Additionally, the Court is mindful that the Bankruptcy Code must be construed in favor of a debtor and one of the main objectives of an individual's Chapter 7 liquidation case is for a debtor to receive a fresh start. See BFP v. Resolution Trust Corp., 511 U.S. 531, 114 S. Ct. 1757, 128 L. Ed. 2d 556 (1994) (. . . policies of obtaining a maximum and equitable distribution for creditors and ensuring a "fresh start" for individual debtors, which the Court has often said are at the core of federal bankruptcy law) and In re Powell, 213 B.R. 306 (Bkrtcy.W.D.Va.1997) (the Court notes that the Bankruptcy Code is to be liberally construed in favor of the debtor (citations omitted)).
For all of these reasons, it does not appear that the actions of Mr. Hyman meet the requirements of § 523(a)(2)(A) and judgment must be rendered in favor of Mr. Hyman.
AND IT IS SO ORDERED.
NOTES
[1] Further references to the Bankruptcy Code, 11 U.S.C. § 101, et seq., shall be by section number only.

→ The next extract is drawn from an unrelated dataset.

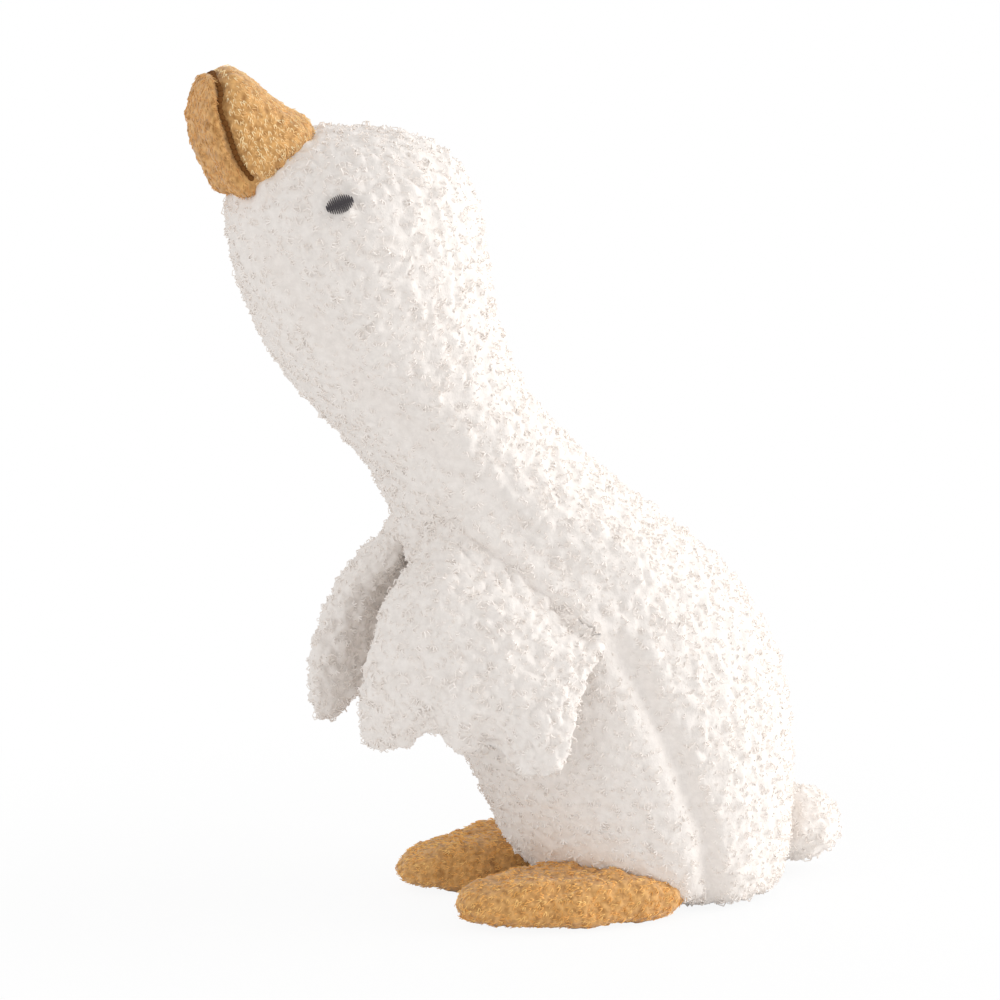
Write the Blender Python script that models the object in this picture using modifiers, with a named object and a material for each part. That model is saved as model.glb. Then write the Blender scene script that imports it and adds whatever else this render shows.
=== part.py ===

[2] The court notes that to the extent any of the following Findings of Fact constitute Conclusions of Law, they are adopted as such, and to the extent any Conclusions of Law constitute Findings of Fact, they are so adopted.
[3] This Court considered the evidence presented that Mr. Hyman and his corporations did not voluntarily pay the indebtedness and further commingled and transferred assets subsequent to the litigation between the parties and the rendering of judgment. While such transfers may be the subject of fraudulent transfer actions, such subsequent activity does not convince the Court that the requirements of § 523(a)(2)(A) are met.